I ended up using cornstarch, simply because I inexplicably have three boxes of it in my cupboard. It will take a lot of ruffs to use them up!
It’s truly beautiful. I made a cheats one donkey’s years ago and I remember the headaches it gave me. I can’t now recall the mechanics of it but I think I attached it to some belt stiffening which made it sit firmly around the neck. I’m going to try another one and do it properly like yours. I hope it turns out as stunning as your. Thanks for the inspiration.
Thank you! I was really impressed by how hard it actually wasn’t to make it. I think the cheats one may sometimes be false economising. You think it’s easier, but you just end up doing more work!
Looks tedious (even with machine), but simple. I can imagine that this would be the perfect project to do while talking with a friend, or though meditation. I also like the realness, and the connection to family. Well done!

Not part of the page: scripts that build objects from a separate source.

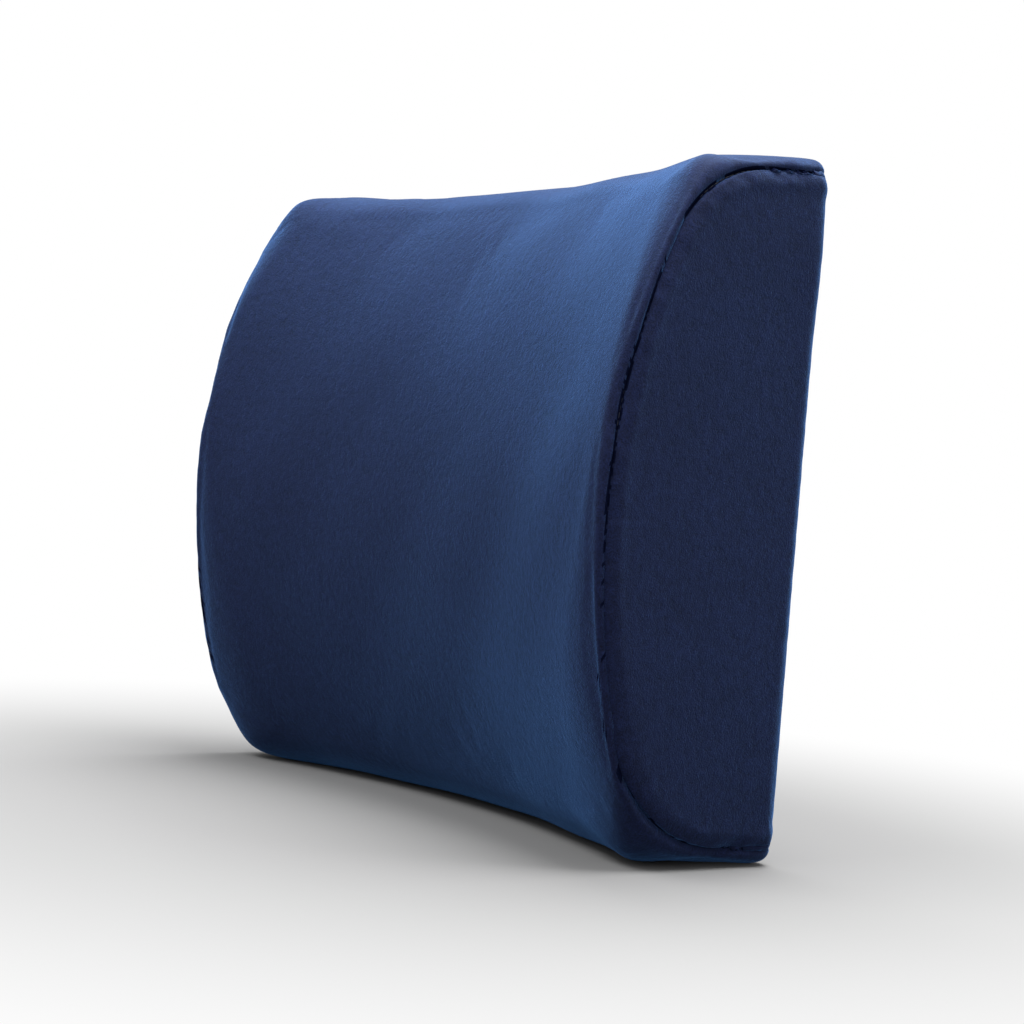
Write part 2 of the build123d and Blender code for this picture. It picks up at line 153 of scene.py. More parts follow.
def ripple(along, pitch, seed):
    """A slow irregular wave along a seam, from -1 to 1."""
    rng = np.random.default_rng(seed)
    wave = np.zeros_like(along)
    for share, weight in ((1.0, 0.5), (0.62, 0.3), (1.7, 0.35), (0.31, 0.3)):
        wave += weight * np.sin(2 * math.pi * along * share / pitch + rng.uniform(0, 6.3))
    return wave / 1.2


def normals_of(places, flip=False, pinched=False):
    """Unit normals of a grid of places; a pinched grid's outer columns shrink to a point."""
    across, along = np.gradient(places, axis=1), np.gradient(places, axis=0)
    normal = np.cross(across, along)
    length = np.linalg.norm(normal, axis=2, keepdims=True)
    normal = normal / np.maximum(length, 1e-12)
    if pinched:
        normal[:, :2] = normal[:, 2:3]
        normal[:, -2:] = normal[:, -3:-2]
    return -normal if flip else normal


# ---- the cushion's outlines: (depth from the back, height) from the top of the back to its base ----

def outline(corners, crown, radii, counts):
    """A D-shaped line through four corners: straight top, round, arc, round, straight base."""
    start, top, base, end = (np.array(c, float) for c in corners)
    middle = np.array(crown, float)
    twice = 2 * (
        top[0] * (middle[1] - base[1]) + middle[0] * (base[1] - top[1]) + base[0] * (top[1] - middle[1]))
    squares = [p @ p for p in (top, middle, base)]
    centre = np.array([
        squares[0] * (middle[1] - base[1]) + squares[1] * (base[1] - top[1])
        + squares[2] * (top[1] - middle[1]),
        squares[0] * (base[0] - middle[0]) + squares[1] * (top[0] - base[0])
        + squares[2] * (middle[0] - top[0]),
    ]) / twice
    reach = np.linalg.norm(top - centre)

    def round_off(corner, far, radius):
        """Where a round of this radius leaves the straight line and joins the arc."""
        way = (corner - far) / np.linalg.norm(corner - far)
        inwards = np.array([-way[1], way[0]])
        if inwards @ (middle * [0.3, 1] - corner) < 0:
            inwards = -inwards
        offset = far + radius * inwards - centre
        slope = offset @ way
        run = -slope + math.sqrt(max(slope ** 2 - offset @ offset + (reach - radius) ** 2, 0))
        hub = far + run * way + radius * inwards
        return far + run * way, hub, centre + (hub - centre) / np.linalg.norm(hub - centre) * reach

    def arc(hub, first, last, count):
        a, b = (math.atan2(p[1] - hub[1], p[0] - hub[0]) for p in (first, last))
        b -= 2 * math.pi * (b > a)
        turn = np.linspace(a, b, count)
        return hub + np.linalg.norm(first - hub) * np.stack([np.cos(turn), np.sin(turn)], axis=1)

    top_line, top_hub, top_arc = round_off(top, start, radii[0])
    base_line, base_hub, base_arc = round_off(base, end, radii[1])
    share = np.linspace(0, 1, counts[0])[:, None]
    last = np.linspace(0, 1, counts[4])[:, None]
    return np.vstack([
        (start + (top_line - start) * share)[:-1],
        arc(top_hub, top_line, top_arc, counts[1])[:-1],
        arc(centre, top_arc, base_arc, counts[2])[:-1],
        arc(base_hub, base_arc, base_line, counts[3])[:-1],
        base_line + (end - base_line) * last,
    ])


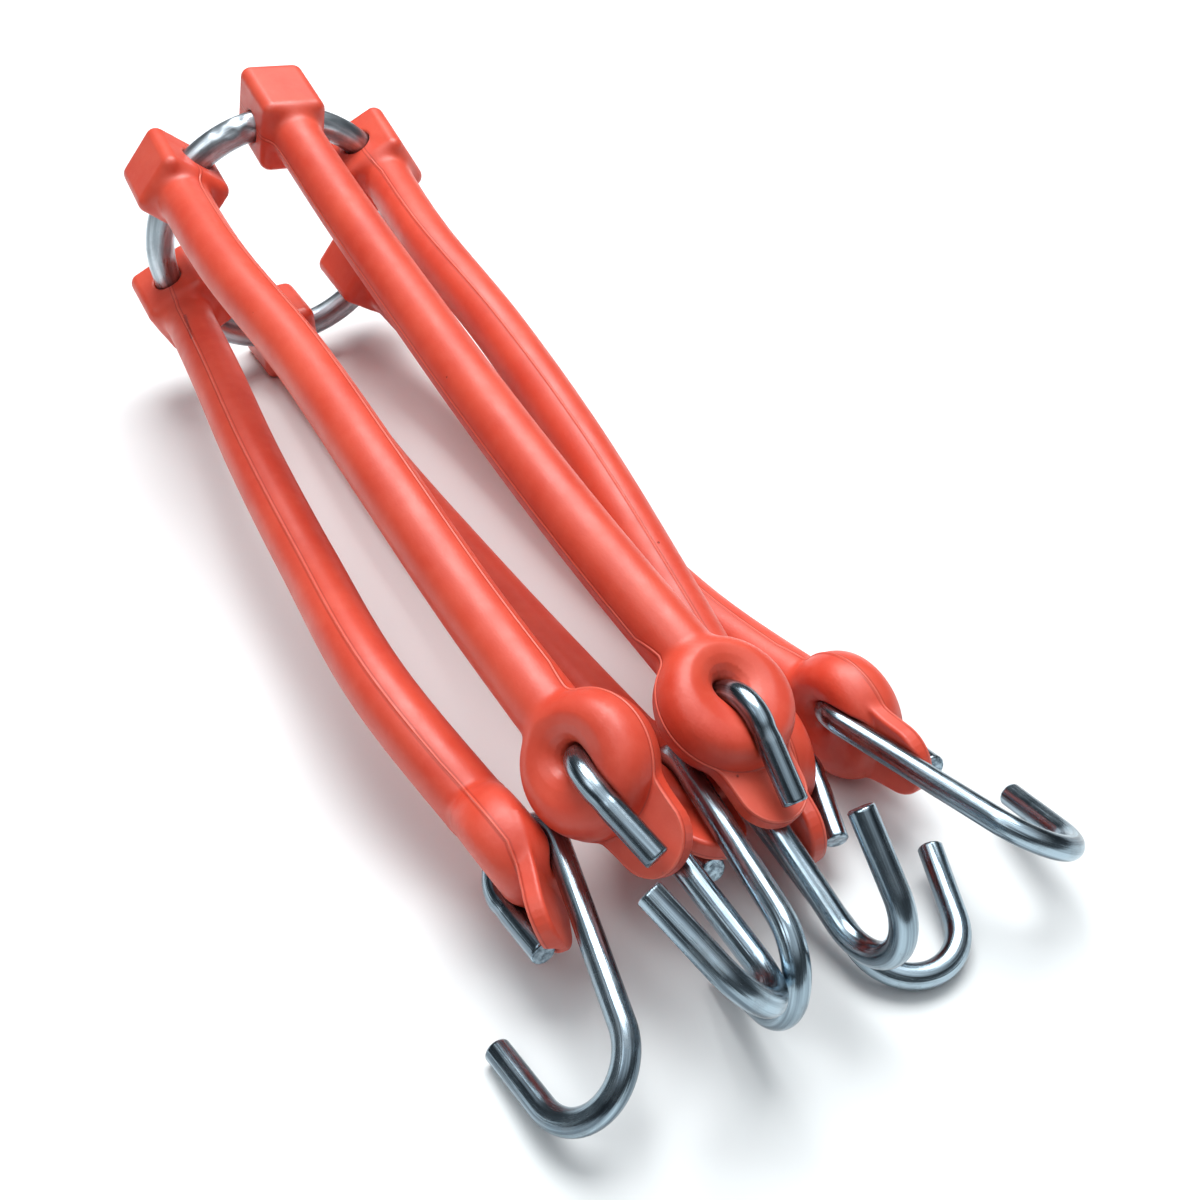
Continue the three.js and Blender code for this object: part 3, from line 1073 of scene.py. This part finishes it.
def make_hook(key, one, number):
    line = hook_line(HOOK_DEGREES)
    m = hook_frame(one)
    t = np.gradient(line, axis=0)
    t /= np.linalg.norm(t, axis=1)[:, None]
    normals = np.stack([t[:, 1], -t[:, 0], t[:, 2]], axis=1)
    binormals = np.tile([0.0, 0.0, 1.0], (len(line), 1))
    sides = HOOK_SIDES
    gone = np.concatenate([[0], np.cumsum(np.linalg.norm(np.diff(line, axis=0), axis=1))])
    # A shallow nip all round where the bending tool held the short leg
    nip = np.exp(-(((gone - NIP_AT) / NIP_HALF) ** 4)) * NIP_DEPTH
    radii = HOOK_WIRE / 2 - nip[:, None].repeat(sides, axis=1)
    # A small chamfer at both cut ends
    ends = (line[0] + t[0] * CHAMFER, line[-1] - t[-1] * CHAMFER)
    line = np.vstack([line[0], ends[0], line[1:-1], ends[1], line[-1]])
    normals = np.vstack([normals[0], normals, normals[-1]])
    binormals = np.vstack([binormals[0], binormals, binormals[-1]])
    radii = np.vstack([radii[0] - CHAMFER, radii, radii[-1] - CHAMFER])
    vertices, faces = tube_mesh(line, normals, binormals, radii, sides)
    # Each hook has its own stretch of the steel's pattern
    apart = 7.3
    wire = wire_places(line, sides, apart * number)
    last = (len(line) - 1) * sides
    faces.append(list(range(sides))[::-1])
    faces.append([last + k for k in range(sides)])
    vertices = world(vertices, m)
    hook = mesh_piece("wire_" + key, vertices, faces, hook_steel, wire=wire, flat_faces=2)
    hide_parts("hook_" + key)


def make_ring():
    t = np.linspace(0, 2 * math.pi, RING_TURNS, endpoint=False)
    outward = np.stack([0 * t, np.cos(t), np.sin(t)], axis=1)
    sides = RING_SIDES
    radii = np.full((RING_TURNS, sides), RING_WIRE / 2)
    round_wire = np.linspace(0, 2 * math.pi, sides, endpoint=False)
    for at, side, depth in RING_SPOTS:
        away = (t[:, None] - math.radians(at)) * RING_RADIUS
        aside = (round_wire[None] - math.radians(side)) * RING_WIRE / 2
        radii -= depth * np.exp(-(((away**2 + aside**2) / SPOT_HALF**2) ** 2))
    axis = np.tile([1.0, 0.0, 0.0], (RING_TURNS, 1))
    vertices, faces = tube_mesh(outward * RING_RADIUS, outward, axis, radii, sides, closed=True)
    faces = [f[::-1] for f in faces]
    wire = wire_places(outward * RING_RADIUS, sides)
    # The streaks meet again where the ring closes
    way = np.repeat(t, sides)
    swing = 3.0
    wire[:, 2] = swing * np.cos(way)
    wire[:, 1] += swing * np.sin(way)
    ring = mesh_piece("round_ring", world(vertices, RING_FRAME), faces, ring_steel, wire=wire)
    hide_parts("ring")


for number, (key, one) in enumerate(STRAPS.items()):
    make_strap(key, one)
    make_hook(key, one, number)
make_ring()


def make_floor():
    mesh = bpy.data.meshes.new("floor")
    far = 6
    mesh.from_pydata([(-far, -far, 0), (far, -far, 0), (far, far, 0), (-far, far, 0)], [], [(0, 1, 2, 3)])
    floor = bpy.data.objects.new("floor", mesh)
    bpy.context.scene.collection.objects.link(floor)
    m = bpy.data.materials.new("pale floor")
    m.use_nodes = True
    shader = m.node_tree.nodes["Principled BSDF"]
    shader.inputs["Base Color"].default_value = FLOOR_COLOUR
    shader.inputs["Roughness"].default_value = 0.9
    mesh.materials.append(m)


# The camera as fitted to the photograph: its place in metres, its view, and its focal length in the
# pixels of a frame of 1200 x 1200
CAMERA_AT = (0.29928, -0.14301, 0.28816)
CAMERA_VIEW = (-0.64745, 0.38338, -0.65866)
FOCAL_PIXELS = 1411.4
FRAME_PIXELS = 1200
SENSOR = 36


def make_camera():
    camera = bpy.data.cameras.new("camera")
    camera.sensor_fit = "HORIZONTAL"
    camera.sensor_width = SENSOR
    camera.lens = SENSOR * FOCAL_PIXELS / FRAME_PIXELS
    camera.clip_start = 0.01
    camera.clip_end = 50
    holder = bpy.data.objects.new("camera", camera)
    holder.location = CAMERA_AT
    holder.rotation_euler = Vector(CAMERA_VIEW).to_track_quat("-Z", "Y").to_euler()
    bpy.context.scene.collection.objects.link(holder)
    bpy.context.scene.camera = holder


def area_light(name, place, aim, size, power):
    light = bpy.data.lights.new(name, "AREA")
    light.shape = "RECTANGLE"
    light.size = size
    light.size_y = size
    light.energy = power
    holder = bpy.data.objects.new(name, light)
    holder.location = place
    holder.rotation_euler = (Vector(aim) - Vector(place)).to_track_quat("-Z", "Y").to_euler()
    bpy.context.scene.collection.objects.link(holder)


# The studio's colour against height: 0 is level and all below it, 1 is straight up
STUDIO_STOPS = [
    (0.0, (0.30, 0.32, 0.34)),
    (0.10, (0.10, 0.11, 0.12)),
    (0.50, (0.06, 0.065, 0.07)),
    (0.66, (0.20, 0.21, 0.22)),
    (0.82, (0.92, 0.95, 0.98)),
    (1.0, (1.08, 1.11, 1.14)),
]


def make_world():
    """A studio as polished wire reflects it: bright overhead, dark walls, paler towards the floor."""
    studio = bpy.data.worlds.new("studio")
    bpy.context.scene.world = studio
    studio.use_nodes = True
    nodes = studio.node_tree.nodes
    links = studio.node_tree.links
    where = nodes.new("ShaderNodeTexCoord")
    parts = nodes.new("ShaderNodeSeparateXYZ")
    ramp = nodes.new("ShaderNodeValToRGB")
    links.new(where.outputs["Generated"], parts.inputs["Vector"])
    links.new(parts.outputs["Z"], ramp.inputs["Fac"])
    links.new(ramp.outputs["Color"], nodes["Background"].inputs["Color"])
    nodes["Background"].inputs["Strength"].default_value = 1.0
    for at, _ in STUDIO_STOPS[1:-1]:
        ramp.color_ramp.elements.new(at)
    for element, (at, colour) in zip(ramp.color_ramp.elements, STUDIO_STOPS):
        element.position = at
        element.color = (*colour, 1)


make_floor()
make_camera()
make_world()
area_light("key", place=(-0.6, 0.45, 1.75), aim=(0, 0, 0), size=1.3, power=40)
area_light("front", place=(0.1, -0.75, 1.2), aim=(-0.05, 0, 0), size=0.5, power=1.8)
bpy.context.scene.view_settings.view_transform = "Standard"
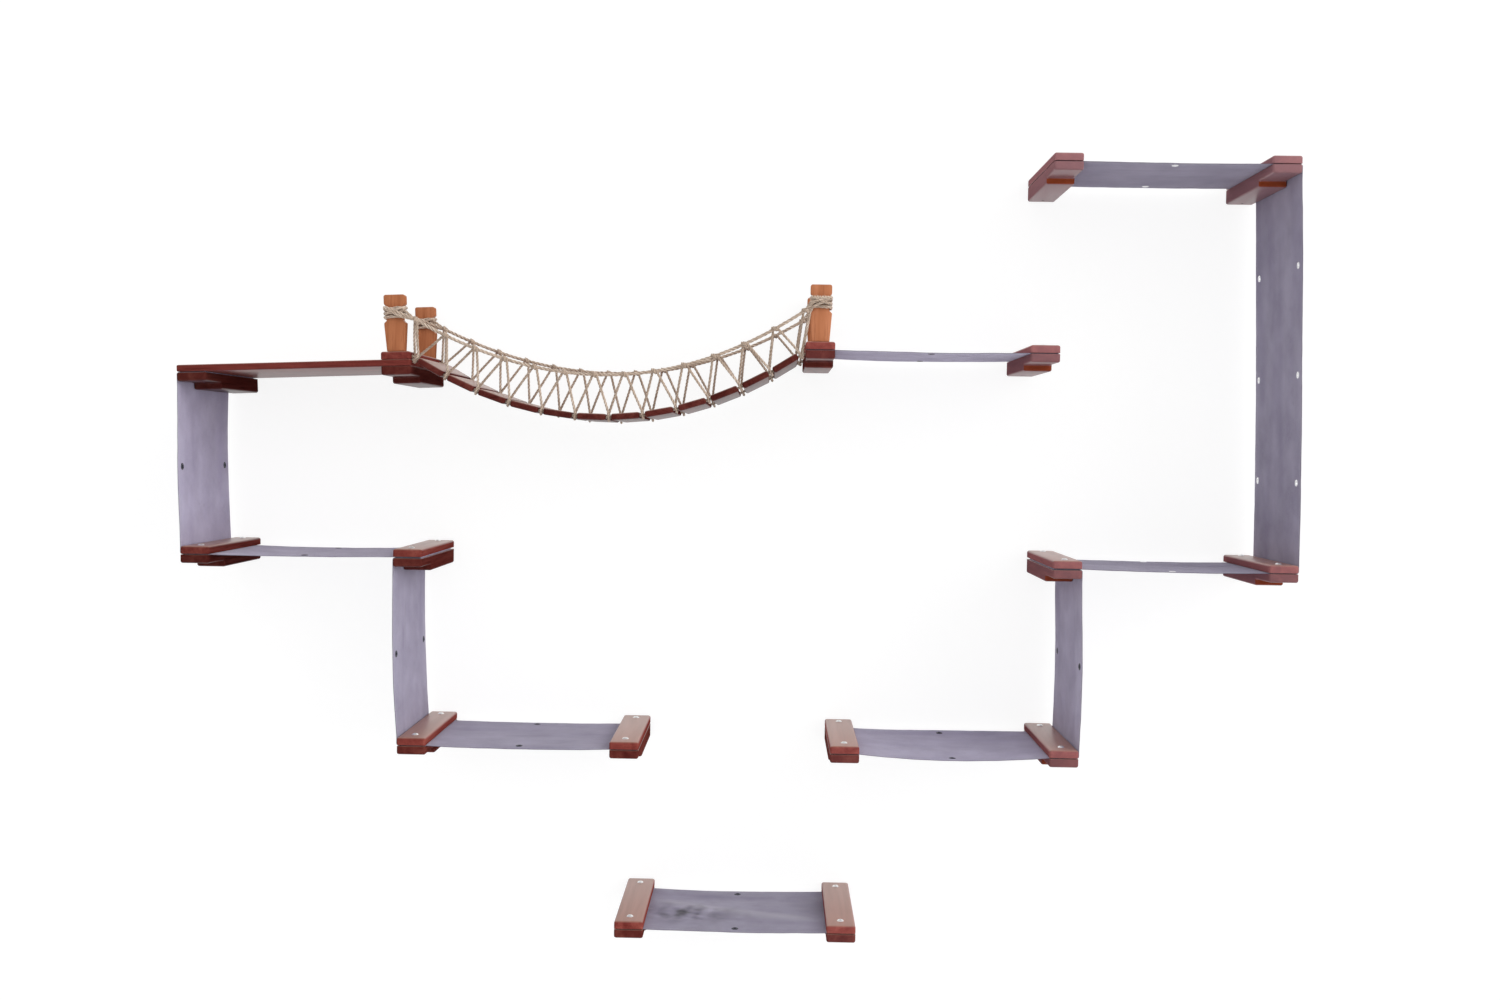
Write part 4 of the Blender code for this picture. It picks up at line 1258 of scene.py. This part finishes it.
def drop_line(points):
    """The free part of a drop, between its two turns."""
    return points[ARC_STEPS + 1 : -ARC_STEPS - 1]


def ends(points):
    return points[0], points[-1]


def piece_names(*brackets):
    return [piece for name in brackets for piece in BRACKETS[name].names]


def make_hung_strip(name, brackets, way, sag=TREAD_SAG, last_layer=0, level=False):
    """A strip from its first clamp over that arm's edge, down, and in under a cap to the last clamp.

    Way is 1 where the strip hangs at the right of its arm and -1 where it hangs at the left.
    """
    upper, outer, inner = (BRACKETS[bracket] for bracket in brackets)
    fall = drop(upper, outer, way)
    span = across(outer, inner, -way, sag, last_layer)
    make_canvas(
        name,
        tongue(upper, -way) + fall + span + tongue(inner, -way, last_layer),
        [ends(drop_line(fall)), ends(span)],
        [middle_of(drop_line(fall)), middle_of(span)],
        piece_names(*brackets),
        level_back=ends(span) if level else None,
    )


def make_sling(name, left, right, creased=False):
    """A single span between two brackets."""
    first, second = BRACKETS[left], BRACKETS[right]
    span = across(first, second, 1, SLING_SAG)
    line = tongue(first, -1) + span + tongue(second, 1)
    make_canvas(name, line, [ends(span)], [middle_of(span)], piece_names(left, right), creased)


def make_long_strip():
    """The longest strip: a high sling, the tall drop with three eyelet pairs, and the tread below."""
    names = ("high_left", "high_right", "right_tread_outer", "right_tread_inner")
    high_left, high_right, outer, inner = (BRACKETS[name] for name in names)
    high = across(high_left, high_right, 1, HIGH_SLING_SAG)
    fall = drop(high_right, outer, 1)
    tread = across(outer, inner, -1, TREAD_SAG, 1)
    middle = middle_of(drop_line(fall))
    pitch = Vector((0, 0, EYELET_PITCH))
    make_canvas(
        "canvas_right_long",
        tongue(high_left, -1) + high + fall + tread + tongue(inner, -1, 1),
        [ends(high), ends(drop_line(fall)), ends(tread)],
        [middle_of(high), middle, middle + pitch, middle - pitch, middle_of(tread)],
        piece_names(*names[:3]),
        metal=NICKEL,
    )


def make_canvases():
    make_long_strip()
    right_step = ("right_tread_inner", "right_step_outer", "right_step_inner")
    make_hung_strip("canvas_right_step", right_step, 1, sag=WIDE_STEP_SAG, level=True)
    left_tread = ("shelf_outer", "left_tread_outer", "left_tread_inner")
    make_hung_strip("canvas_left_long", left_tread, -1, last_layer=1)
    left_step = ("left_tread_inner", "left_step_outer", "left_step_inner")
    make_hung_strip("canvas_left_step", left_step, -1)
    make_sling("canvas_end_sling", "bridge_right", "end_sling")
    make_sling("canvas_low_sling", "low_left", "low_right", creased=True)


# Ropes


def even_line(points, step=ROPE_STEP, passes=3):
    """The line through the points with points an even step apart, and its corners eased."""
    line, _ = resampled(points, step)
    for _ in range(passes):
        eased = [(before + 2 * here + after) / 4 for before, here, after in zip(line, line[1:], line[2:])]
        line = [line[0], *eased, line[-1]]
    return line


def frames_along(points):
    """A direction and two directions square to it at each point, with no twist between them."""
    tangents = []
    for index in range(len(points)):
        before, after = points[max(index - 1, 0)], points[min(index + 1, len(points) - 1)]
        tangents.append((after - before).normalized())
    side = tangents[0].orthogonal().normalized()
    found = []
    for tangent in tangents:
        side = (side - tangent * side.dot(tangent)).normalized()
        found.append((tangent, side, tangent.cross(side)))
    return found


def circle(middle, first_way, second_way, radius, corners):
    """Corners of a ring round a point, each with its angle from the first way."""
    found = []
    for corner in range(corners):
        angle = 2 * math.pi * corner / corners
        found.append((middle + (first_way * math.cos(angle) + second_way * math.sin(angle)) * radius, angle))
    return found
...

As a child I drew the repetitive figure 8 design constantly. My great grandmother told me the design was called the “Lemnacati”. I’ve only seen this design on a Ruff. I’m trying to research but the word “Lemnacati” doesn’t seem to exist. In your studies did you come across any info on the history or inspiration or meaning of the repeated figure 8 that apparently inspired the Ruff?